Nik N. March 20, 2017
The recipe does look look delicious, assuming Italian parsley instead of [blech!] cilantro. But, first of all, there are 15 ingredients to be located from the dark recesses of the refrigerator or cupboard. For a recipe advertised as "you'll never be too tired to make this", we've passed the "too tired" point already. Now nine of these ingredients are peeled, grated, diced, smashed, minced, sliced, destemmed, or juiced. For me, the 15-minute mark will have been exceeded sometime pretty early during the preceding exercise. Proceeding ever onwards, six ingredients are measured by the spoonful or cupful. Then there are three cooking phases: one to brown shallots and garlic and then heat the rice; a second, separate phase to cook meat and spinach; then finally combining the two parts, seasoning them, and ensuring all is piping hot.

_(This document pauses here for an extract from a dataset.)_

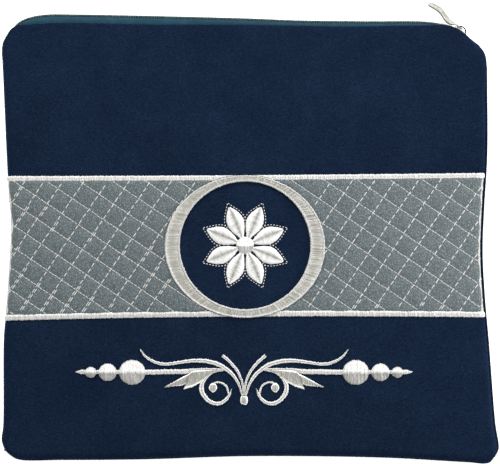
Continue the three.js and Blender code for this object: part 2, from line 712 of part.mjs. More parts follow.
// A tape's stops: the share of its way down, the share of its turn towards the chain, and its lean.
const tapeStops = (rows, flat, end) =>
  rows.map(({ down, turned, lean }) => ({ down, height: THREE.MathUtils.lerp(flat, end, turned), lean }));
const frontTape = () => tape(tapeStops(FRONT_TAPE, FRONT_TAPE_HEIGHT, ZIP_HEIGHT + TAPE_EDGE));
const backTape = () => tape(tapeStops(BACK_TAPE, BACK_TAPE_HEIGHT, ZIP_HEIGHT - TAPE_EDGE));

// The slider's own frame: X along the chain towards its end, Y across the zip to the floor, Z out of the bag.
const sliderFrame = new THREE.Matrix4()
  .makeTranslation(SLIDER.x, SLIDER.y, ZIP_HEIGHT)
  .multiply(new THREE.Matrix4().makeRotationZ(SLIDER.turn))
  .multiply(new THREE.Matrix4().makeRotationX(-Math.PI / 2));
const PLATE_FACE = CHAIN_THICKNESS / 2 + CHAIN_CLEARANCE + PLATE_THICKNESS;

function slider() {
  const [reach, wide, narrow] = [SLIDER_LENGTH / 2, SLIDER_WIDTH / 2, SLIDER_REAR_WIDTH / 2];
  const [waist, flare] = [SLIDER_PLAN.waist * reach, SLIDER_PLAN.flare * reach];
  const corner = SLIDER_PLAN.corner * reach;
  const [rearEnd, mouthEnd] = [SLIDER_CORNERS.rear * narrow, SLIDER_CORNERS.mouth * wide];
  const plan = new THREE.Shape();
  plan.moveTo(-reach, -rearEnd);
  plan.quadraticCurveTo(-reach, -narrow, -corner, -narrow);
  plan.lineTo(waist, -narrow);
  plan.quadraticCurveTo(flare, -wide, corner, -wide);
  plan.quadraticCurveTo(reach, -wide, reach, -mouthEnd);
  plan.lineTo(reach, mouthEnd);
  plan.quadraticCurveTo(reach, wide, corner, wide);
  plan.quadraticCurveTo(flare, wide, waist, narrow);
  plan.lineTo(-corner, narrow);
  plan.quadraticCurveTo(-reach, narrow, -reach, rearEnd);
  const options = {
    depth: PLATE_THICKNESS - 2 * PLATE_BEVEL,
    curveSegments: 3,
    bevelSize: PLATE_BEVEL,
    bevelThickness: PLATE_BEVEL,
    bevelOffset: -PLATE_BEVEL,
    bevelSegments: 1,
  };
  const plate = (low) => new THREE.ExtrudeGeometry(plan, options).translate(0, 0, low + PLATE_BEVEL);
  const post = new THREE.BoxGeometry(POST_LENGTH, POST_WIDTH, 2 * PLATE_FACE - PLATE_THICKNESS);
  post.translate(reach - POST_LENGTH / 2 - POST_INSET, 0, 0);
  const arch = new THREE.Shape();
  arch.absellipse(0, 0, BAIL_SPAN / 2, BAIL_RISE, 0, Math.PI);
  const hollow = new THREE.Path();
  const [span, rise] = [BAIL_SPAN / 2 - BAIL_THICKNESS, BAIL_RISE - BAIL_THICKNESS];
  const outline = arch.getPoints(BAIL_SEGMENTS);
  const inside = hollow.absellipse(0, 0, span, rise, 0, Math.PI).getPoints(BAIL_SEGMENTS).reverse();
  const foot = -PLATE_THICKNESS / 2;
  const bow = new THREE.Shape([
    new THREE.Vector2(BAIL_SPAN / 2, foot),
    ...outline,
    new THREE.Vector2(-BAIL_SPAN / 2, foot),
    new THREE.Vector2(-span, foot),
    ...inside,
    new THREE.Vector2(span, foot),
  ]);
  const bail = new THREE.ExtrudeGeometry(bow, { depth: BAIL_WIDTH, bevelEnabled: false });
  bail.translate(0, 0, -BAIL_WIDTH / 2).rotateX(Math.PI / 2).translate(0, 0, PLATE_FACE);
  const whole = joined([plate(PLATE_FACE - PLATE_THICKNESS), plate(-PLATE_FACE), post, bail]);
  return whole.applyMatrix4(sliderFrame);
}

// The pull, from its eye round the bail to its tip, lying back over the chain.
function pull() {
  const grid = (side) =>
    [-1, 0, 1].map((aside) =>
      PULL.map(({ along, wide, rise, twist }) => {
        const turn = twist * PULL_TWIST;
        const [off, half] = [(aside * wide * PULL_WIDTH) / 2, (side * PULL_THICKNESS) / 2];
        const drop = PULL_DROP * clamp(along, 0, 1);
        return new THREE.Vector3(
          -along * PULL_LENGTH,
          off * Math.cos(turn) - half * Math.sin(turn) + drop,
          rise * PULL_LENGTH + off * Math.sin(turn) + half * Math.cos(turn),
        );
      }),
    );
  const strip = slab(grid(-1), grid(1));
  const hole = new THREE.BoxGeometry(EYE_LENGTH - EYE_BAR / 2, EYE_WIDTH, 4 * PULL_THICKNESS);
  hole.translate(-(EYE_LENGTH + EYE_BAR / 2) / 2, 0, 0);
  const cut = geometryOf(solidOf(strip).subtract(solidOf(hole)));
  return cut.translate(0, 0, PLATE_FACE + HINGE_HEIGHT).applyMatrix4(sliderFrame);
}

// Finishes and the nodes.
const finish = (color, roughness, metalness = 0) =>
  new THREE.MeshStandardMaterial({ color, roughness, metalness });
const CLOTH = finish("#16263f", 0.95);
const LEATHERETTE = finish("#6f7b80", 0.55);
const SATIN = finish("#dcdbd4", 0.4);
const RING_SATIN = finish("#b8b6ab", 0.4);
const TAPE_CLOTH = finish("#3a6272", 0.85);
const COIL = finish("#24434d", 0.5);
const NICKEL = finish("#d0cec4", 0.25, 1);

const bag = new THREE.Group();
function addNode(name, geometry, material) {
  const mesh = new THREE.Mesh(geometry, material.clone());
  mesh.name = name;
  bag.add(mesh);
}

addNode("front_panel", panel(frontFace, frontColumns, frontRows, -1, SEAM_HEIGHT), CLOTH);
addNode("back_panel", panel(backFace, backColumns, backRows, 1, SEAM_HEIGHT - SEAM_GAP), CLOTH);

const bandEnds = {
  left: (SIDE_BORDER_INSET.left + SIDE_BORDER_WIDTH + TRIM_GAP) / WIDTH,
  right: 1 - (SIDE_BORDER_INSET.right + SIDE_BORDER_WIDTH + TRIM_GAP) / WIDTH,
};
const borderEnds = { left: SIDE_BORDER_INSET.left / WIDTH, right: 1 - SIDE_BORDER_INSET.right / WIDTH };
const halves = { left: [bandEnds.left, 0.5], right: [0.5, bandEnds.right] };
const borderHalves = { left: [borderEnds.left, 0.5], right: [0.5, borderEnds.right] };
const bandRows = flatProfile(BAND_THICKNESS);
const sideRows = flatProfile(SIDE_BORDER_RELIEF);
const borderRows = scaled(BORDER_SECTION, BORDER_RELIEF);
const bandLow = bowedLine(BAND_BOTTOM, BOTTOM_BORDER_WIDTH + TRIM_GAP);
const bandHigh = bowedLine(BAND_TOP, -TOP_BORDER_WIDTH - TRIM_GAP);
for (const side of ["left", "right"]) {
  const [start, end] = halves[side];
  addNode("band_" + side, clearOfRing(frontStrip(bandLow, bandHigh, start, end, bandRows)), LEATHERETTE);
  const [from, to] = borderHalves[side];
  const topInside = bowedLine(BAND_TOP, -TOP_BORDER_WIDTH);
  const upper = frontStrip(topInside, bowedLine(BAND_TOP, 0), from, to, borderRows);
  addNode("border_top_" + side, clearOfRing(upper), SATIN);
  const bottomInside = bowedLine(BAND_BOTTOM, BOTTOM_BORDER_WIDTH);
  const lower = frontStrip(bowedLine(BAND_BOTTOM, 0), bottomInside, from, to, borderRows);
  addNode("border_bottom_" + side, clearOfRing(lower), SATIN);
  const [outside, inward] = side === "left" ? [borderEnds.left, 1] : [borderEnds.right, -1];
  const inside = outside + (inward * SIDE_BORDER_WIDTH) / WIDTH;
  const strip = frontStrip(bandLow, bandHigh, Math.min(outside, inside), Math.max(outside, inside), sideRows);
  addNode("border_side_" + side, strip, SATIN);
}

addNode("medallion_ring", ring(), RING_SATIN);
addNode("medallion_rosette", rosette(), SATIN);

const SIDES = { left: -1, right: 1 };
for (const [side, sign] of Object.entries(SIDES)) {
  const beads = BEADS.map(({ out, up, radius }) =>
    bead(scrollPlace(sign, { out, up }), radius * SCROLL_REACH, 1, BEAD_RELIEF, BEAD_SIDES),
  );
  const ribbons = Object.keys(RIBBONS).map((name) => scrollRibbon(sign, name));
  addNode("scroll_" + side, joined([...ribbons, leaf(sign), ...beads]), SATIN);
  addNode("scroll_drop_" + side, drop(sign, SIDE_DROP), SATIN);
}
addNode("scroll_drop_centre", drop(1, MIDDLE_DROP), SATIN);

addNode("zip_tape_front", frontTape(), TAPE_CLOTH);
addNode("zip_tape_back", backTape(), TAPE_CLOTH);
addNode("zip_chain", chain(), COIL);
addNode("zip_slider", slider(), NICKEL);
addNode("zip_pull", pull(), NICKEL);

export default bag;
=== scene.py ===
"""A flat zipped bag of napped navy cloth, lying on its back, dressed over its fixed frame.

The shape formulas work in millimetres, in the frame's axes, and every mesh is written in metres.
"""

import logging
import math
from collections.abc import Callable, Sequence
from dataclasses import dataclass, field
from enum import Enum
from functools import partial

import bpy
import numpy as np
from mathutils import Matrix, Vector


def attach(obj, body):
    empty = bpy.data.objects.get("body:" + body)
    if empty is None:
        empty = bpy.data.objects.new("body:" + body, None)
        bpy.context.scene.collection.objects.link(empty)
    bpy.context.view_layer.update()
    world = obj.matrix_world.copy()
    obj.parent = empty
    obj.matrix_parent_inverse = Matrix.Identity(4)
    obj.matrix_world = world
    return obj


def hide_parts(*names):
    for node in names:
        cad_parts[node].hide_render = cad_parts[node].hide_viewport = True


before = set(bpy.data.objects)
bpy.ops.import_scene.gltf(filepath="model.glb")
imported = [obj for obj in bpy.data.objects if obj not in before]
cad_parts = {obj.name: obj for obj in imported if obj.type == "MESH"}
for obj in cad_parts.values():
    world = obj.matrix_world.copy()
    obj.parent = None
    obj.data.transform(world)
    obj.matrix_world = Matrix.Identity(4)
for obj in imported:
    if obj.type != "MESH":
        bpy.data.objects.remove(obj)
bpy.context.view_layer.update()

LOG = logging.getLogger("bag")
MM = 0.001
Array = np.ndarray
Place = Callable[[Array, Array], Array]
Relief = Callable[[Array], Array]
Socket = bpy.types.NodeSocket
Colour = tuple[float, float, float]


class Side(Enum):
    """The two halves of the bag's front."""

    LEFT = -1
    RIGHT = 1

    @property
    def label(self) -> str:
        """The half's name in a piece's name."""
        return self.name.lower()


class Slot(Enum):
    """The record's material slots."""

    CLOTH = "cloth"
    LEATHERETTE = "leatherette"
    SATIN = "satin_thread"
    RING = "ring_thread"
    TAPE = "tape"
    COIL = "coil"
    NICKEL = "nickel"


# Lines and the bag's form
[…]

As I say, it looks delicious. But it's not so fast or easy for a tired cook, and, as the author said in her earlier comment, it assumes having stocked up on the right ingredients ahead of time.
Lainey October 16, 2018
So there's this place called Macdonald's where I hear that you can just place an order and food (almost) instantly appears, Nik N. Then, with all the time you've saved, you can rearrange your refrigerator or cupboard so that you don't have PB, Cheetos, and Miracle Whip at the forefront. Measuring, while essential for something like baking or sewing, can easily be eyeballed when it comes to cooking. In the end, a bit of prep work (and time) will easily equal a delicious meal. Since you seem to be put off by both, I'm not quite sure why you're bothering to read recipes at all. Regardless, whatever you decide to eat, bon appétit.
David A. January 17, 2017
This is a superb recipe. We used leftover duck and kale for the protein/green combination.
Penny H. January 15, 2017
I try not to be negative but it would take me more than 15 minutes just to gather all the suggested ingredients, even if I had them on hand and didn't need to make a trip to the store. I live alone, cook for one and almost never have leftovers. I also try to save money and food by cooking only what I can eat in one meal. Please try to cut down on the number of ingredients and be sure of they are available without going to many different grocery stores. A fifteen minute meal shouldn't take hours of shopping and preparation.
Susie January 16, 2017
Hey Penny! If you really want to save money (and time) when cooking for one, leftovers are your friend! Make recipes for 4 that you can enjoy for a few dinners/lunches or re-purpose for recipes like this one. Waaaaay more efficient (and fun!)
Sara J. January 16, 2017
I am sorry you feel that way, this is really a dish about using up leftovers, if you don't have leftovers it is of course a longer and more complicated dish. i also tend to hoard in my pantry certain things like toasted sesame seeds and toasted sesame oil, various nuts, dry ingredients that won't go bad if I don't use them. For me having a well stocked pantry of dry ingredients and condiments makes it easy for me to spice up some plain rice and spinach I would pick up at any grocery store or deli. And because I do frequently have small bits of cooked left over protein for me its a great way to use up something delicious and valuable. We all cook differently just like we all eat differently so sometimes we must agree to disagree!
SophieL January 15, 2017
And if you have leftover leftovers, you can reheat the fried rice for breakfast and top with a fried egg. The dish that keeps on giving! So good.
Sue W. January 12, 2017
In the U.K. We can buy 2/3portion packs of various types of rice ( and lentils) to cook in the microwave for 2 mins excellent for quick suppers and would be good for this!
olivia.k January 15, 2017
These are available in endless varieties in the US also.